We will benefit because the people of New Orleans are a people with soul. New Orleans is a city with soul. Tuesday night following a lecture, we headed to the Maple Leaf Bar in the Carrollton neighborhood of Uptown New Orleans. The Maple Leaf is one of oldest and most beloved music clubs in New Orleans. We were blessed with the opportunity to hear the true New Orleans sound of the Rebirth Brass Band. The 10:00 pm show finally began at 11:30 pm, but it was well worth the wait. It was loud and it was soulful!
After the concert, my colleague and friend, Rabbi Daniel Schweber wrote in his journal that “the music experience demonstrated to me first hand that New Orleans’ soul is worth preserving. In Judaism we do not make a big distinction between the body and the soul. It is the body and soul in tandem that make the person who they are. The same is true with New Orleans. New Orleans is made up of its soul dwelling in the body of the Mississippi Delta. I came to the realization that if we are going to preserve New Orleans’ rich culture then we have to preserve and rebuild the body, the physical city itself.”
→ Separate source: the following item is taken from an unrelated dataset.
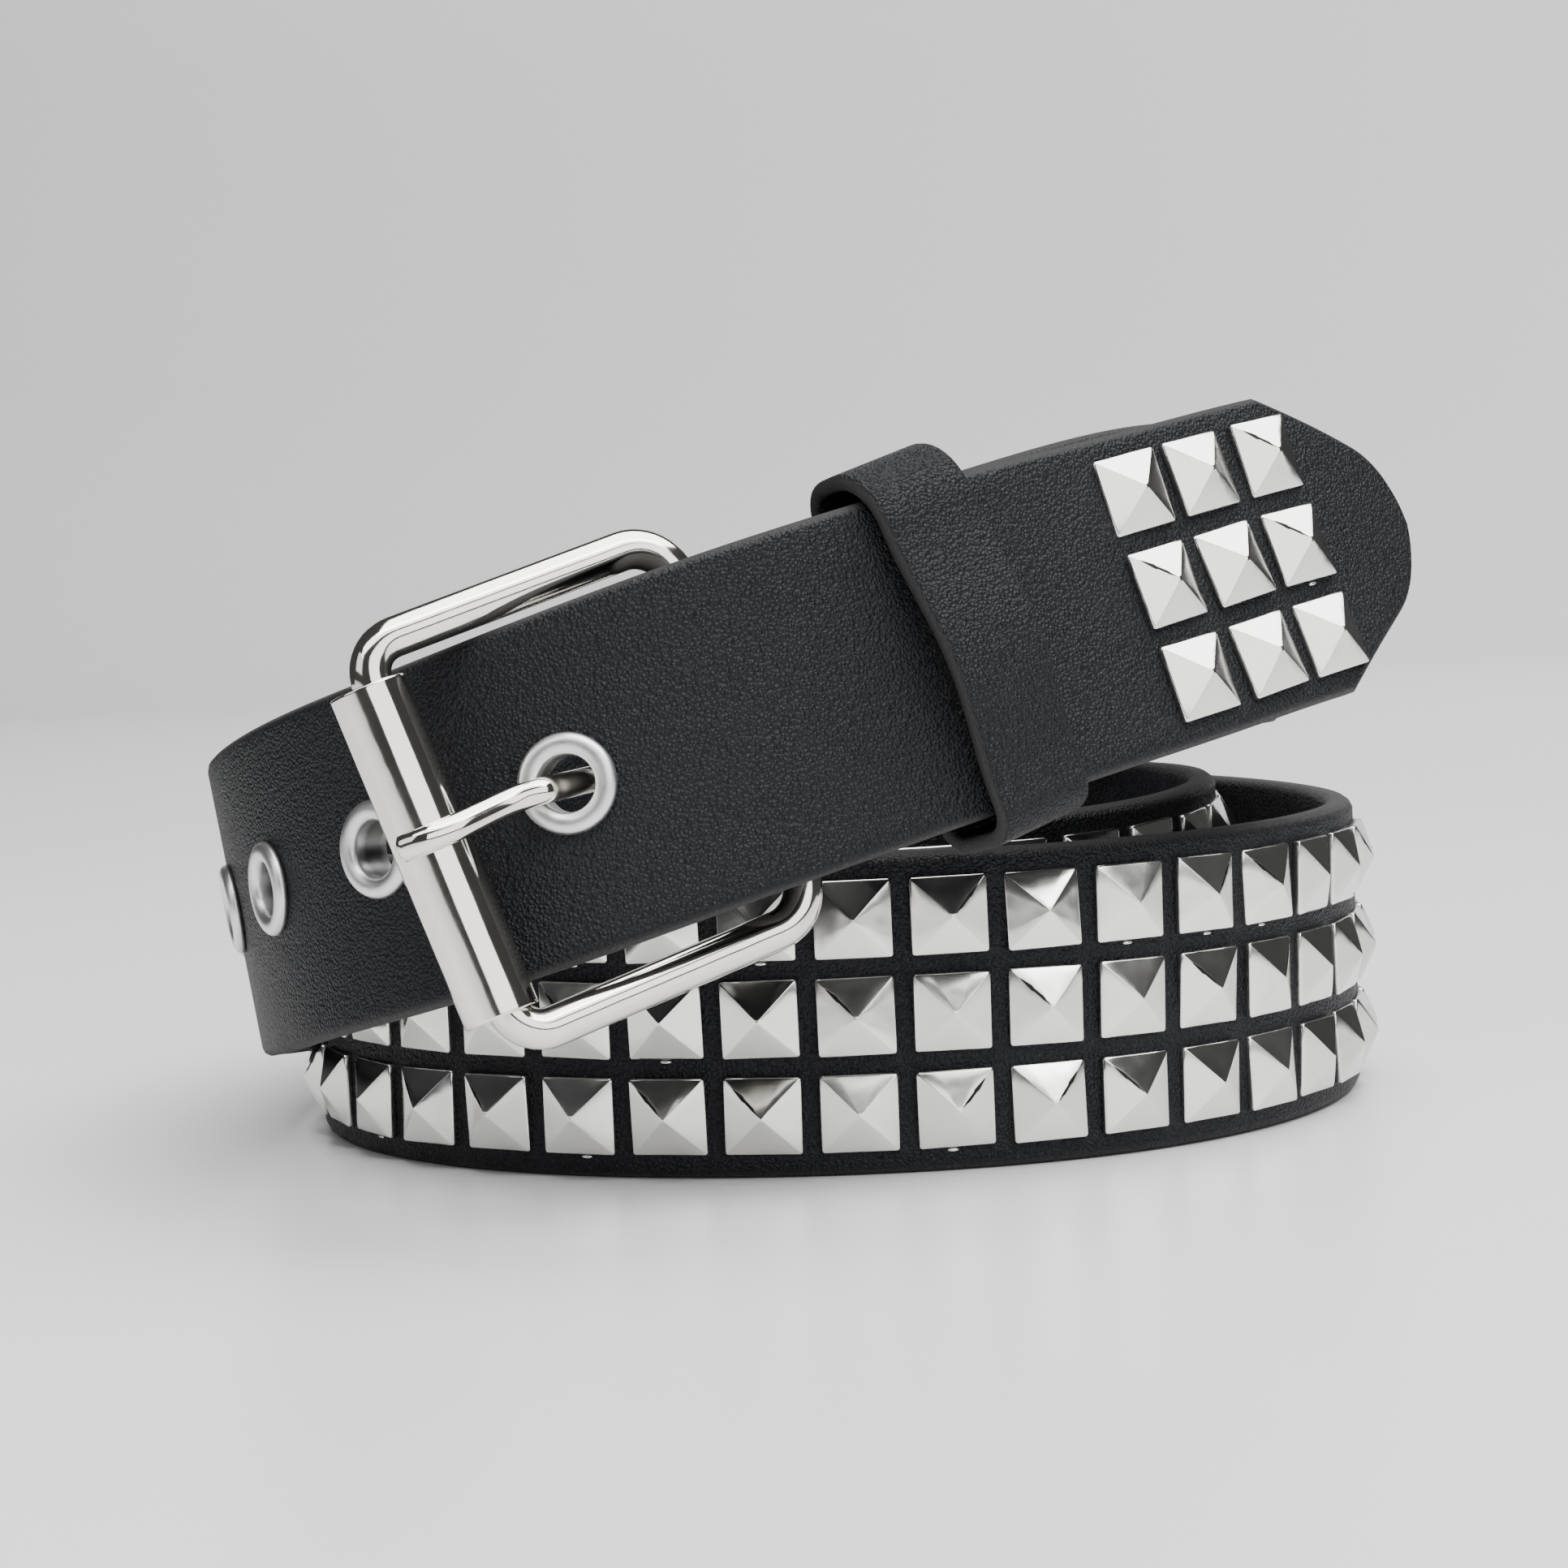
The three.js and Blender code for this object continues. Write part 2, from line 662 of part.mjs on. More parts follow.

May we all come to see what I saw this past week. In New Orleans, there is much hope amid the suffering. There is faith amid fear. We, as American citizens and men and women striving for justice in the world need to help New Orleanians see the possibilities amid pessimism.
It’s been a year-and-a-half since Katrina struck. Let us end the blame game. Let us end the questioning. Let us strive to rebuild. We all have to help. For the sake of a people with deep faith and abounding soul. For the sake of the future. For the sake of justice. For the sake of godliness.